Ruminations on the biblical.

An Apology for the Coming Oversimplifications: Part III, the Biblical Authors

When you encounter a book of the Bible, what you have in front of you is a text — a long string of words, probably with punctuation of some sort, and numbers interspersed here and there. You, the reader, are there. The text is there.

What’s missing is the author. The author has to be inferred. This is true even when reading a modern book, like, say, the autobiography of Colin Powell. You can’t actually see what’s going on from inside Mr. Powell’s head. You read along, and between what you know from your own experience, and the information coming in from the text, you make inferences. If this process goes well, you’ll wind up with a pretty accurate idea of what kind of person Colin Powell is. Or maybe, depending on who’s yardstick of success we are using to measure the process, you will wind up with an idea of what kind of person Colin Powell wants to portray himself as.

Now, in the case of a modern book, we expect there to be an identifiable author, who is responsible for the contents, which all reflect that authors view of things. The author is always credited. In the case of Powell’s book, he wrote with the assistance of a man named Joseph Persico, and, as our culture’s norms require, Persico was duly credited in the front matter of the book.

This is where a modern reader might import modern assumptions and misunderstand. It is not necessarily the case that a text in the ancient world had a credited author. Indeed, the books of the Hebrew Bible are mostly anonymous. And it is also not necessarily the case that a text in the ancient world had a single author who produced it all at once.
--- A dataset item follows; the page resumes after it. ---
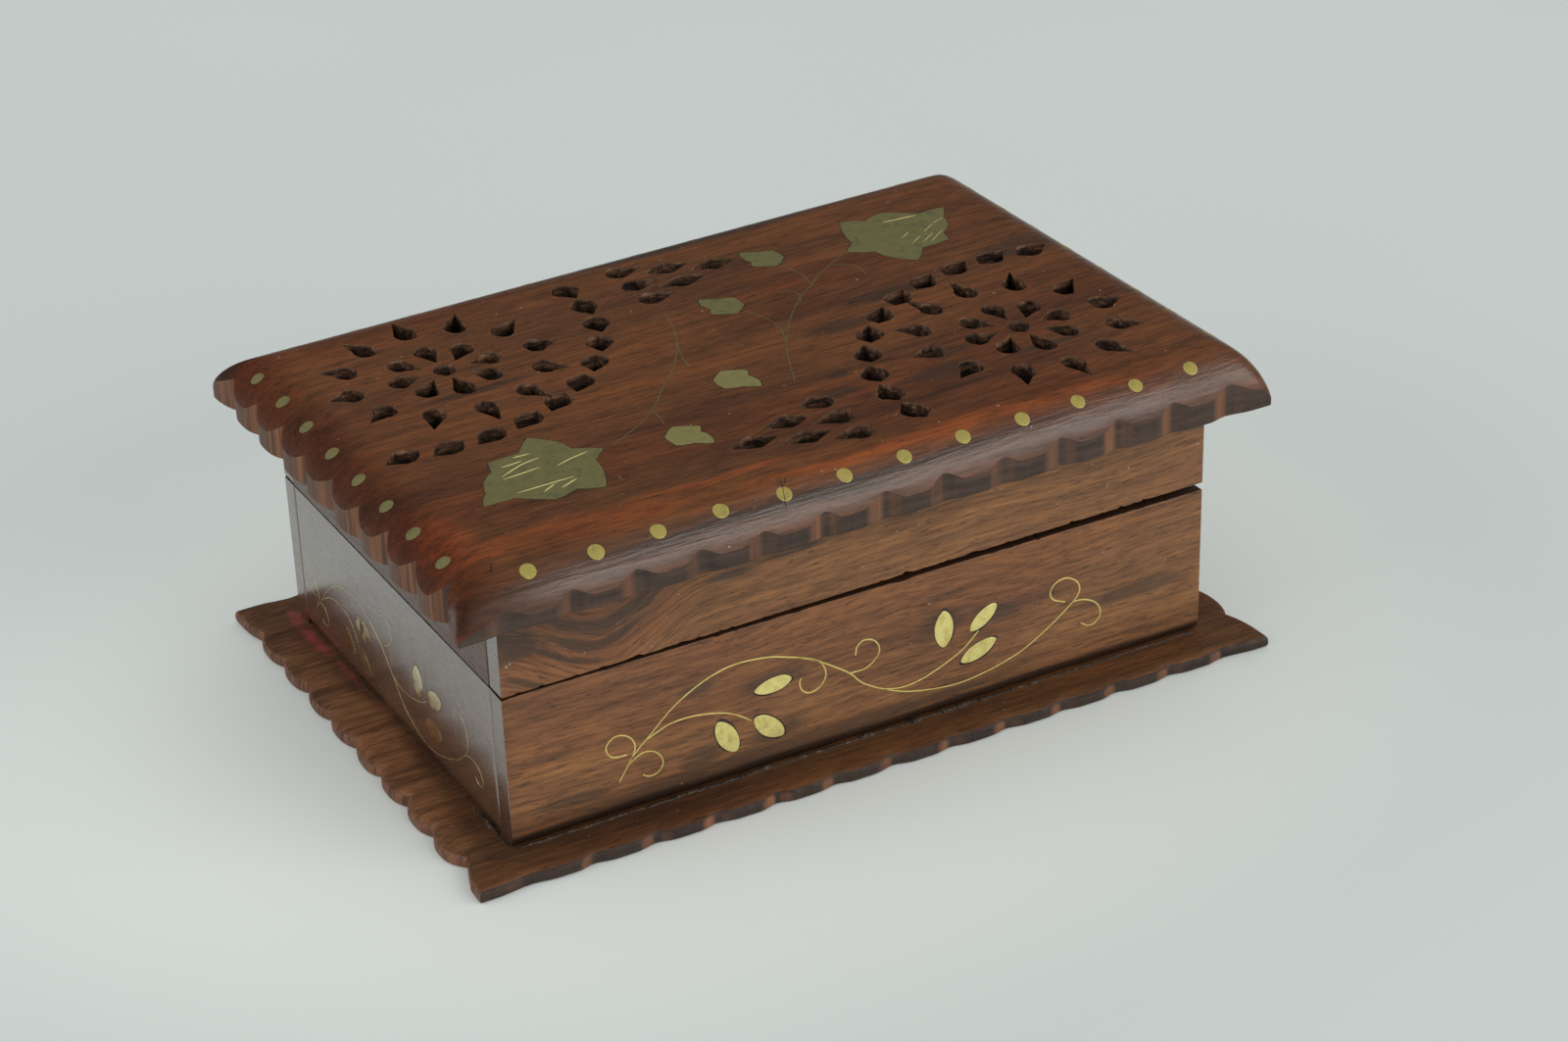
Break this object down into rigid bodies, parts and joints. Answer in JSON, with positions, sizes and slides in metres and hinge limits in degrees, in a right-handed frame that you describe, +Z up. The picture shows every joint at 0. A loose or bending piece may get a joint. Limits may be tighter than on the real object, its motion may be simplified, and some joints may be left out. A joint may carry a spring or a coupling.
{
  "type": "hinged keepsake box",
  "caption": "Rectangular rosewood keepsake box with a pierced, bullnosed lid on butt hinges, scalloped edges and brass leaf and vine inlay.",
  "frame": {"origin": "centre of the base board's underside", "axes": "+X to the right along the front, +Y to the back where the hinges are, +Z up"},
  "size_m": [0.2056, 0.1434, 0.078],
  "materials": {
    "lid_wood": "satin varnish, reddish brown with dark streaks",
    "body_wood": "satin varnish, golden brown with figure",
    "base_wood": "worn varnish, dull brown",
    "wall_brass": "polished flush inlay",
    "lid_brass": "tarnished flush inlay, engraved",
    "hinge_brass": "dull rolled sheet",
    "screw_brass": "dull, slotted heads",
    "felt": "short-napped red felt"
  },
  "bodies": {
    "base": {"base_board": "base_wood", "front_wall": "body_wood", "back_wall": "body_wood", "left_wall": "body_wood", "right_wall": "body_wood", "floor_lining": "felt", "front_lining": "felt", "back_lining": "felt", "left_lining": "felt", "right_lining": "felt", "front_leaf_1": "wall_brass", "front_leaf_2": "wall_brass", "front_leaf_3": "wall_brass", "front_leaf_4": "wall_brass", "front_leaf_5": "wall_brass", "front_leaf_6": "wall_brass", "left_leaf_1": "wall_brass", "left_leaf_2": "wall_brass", "left_leaf_3": "wall_brass", "left_leaf_4": "wall_brass", "left_leaf_5": "wall_brass", "left_leaf_6": "wall_brass", "right_leaf_1": "wall_brass", "right_leaf_2": "wall_brass", "right_leaf_3": "wall_brass", "right_leaf_4": "wall_brass", "right_leaf_5": "wall_brass", "right_leaf_6": "wall_brass", "front_vine": "wall_brass", "left_vine": "wall_brass", "right_vine": "wall_brass", "left_hinge_lower_leaf": "hinge_brass", "right_hinge_lower_leaf": "hinge_brass", "left_hinge_pin": "hinge_brass", "right_hinge_pin": "hinge_brass", "lower_screw_1": "screw_brass", "lower_screw_2": "screw_brass", "lower_screw_3": "screw_brass", "lower_screw_4": "screw_brass"},
    "lid": {"lid_front_rim": "body_wood", "lid_back_rim": "body_wood", "lid_left_rim": "body_wood", "lid_right_rim": "body_wood", "lid_board": "lid_wood", "lid_leaf_large_1": "lid_brass", "lid_leaf_large_2": "lid_brass", "lid_leaf_small_1": "lid_brass", "lid_leaf_small_2": "lid_brass", "lid_leaf_small_3": "lid_brass", "lid_leaf_small_4": "lid_brass", "lid_vine_1": "lid_brass", "lid_vine_2": "lid_brass", "left_hinge_upper_leaf": "hinge_brass", "right_hinge_upper_leaf": "hinge_brass", "upper_screw_1": "screw_brass", "upper_screw_2": "screw_brass", "upper_screw_3": "screw_brass", "upper_screw_4": "screw_brass"}
  },
  "joints": [
    {"name": "lid_hinge", "type": "hinge", "parent": "base", "child": "lid", "pos_m": [0, 0.0633, 0.0421], "axis": [-1, 0, 0], "range_deg": [0, 100]}
  ]
}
One thing that stands out right away in reading the Hebrew Bible is that many of the books do not name an author. So when you read a book like, for example, Esther, it is not immediately obvious who produced the text. Perhaps Esther is a story written by one author. Perhaps a rough draft was written by one author, which was then polished and expanded upon by a second author. Perhaps Esther began as two different stories, by two different authors, which were then skillfully woven together into a single tale. Or perhaps it was composed by 4,932 different authors, each of whom contributed a single word, mad-libs style.

The best we can do is carefully weigh whatever evidence is available to get a picture of how the book was written.

And so I apologize in advance for talking about “the author” without further elaboration when commenting on some biblical text.

When I speak of “the author” of something, feel free to substitute mentally, “whoever, singular or plural, acted as an author, authors, or redactor in shaping the text we have today”.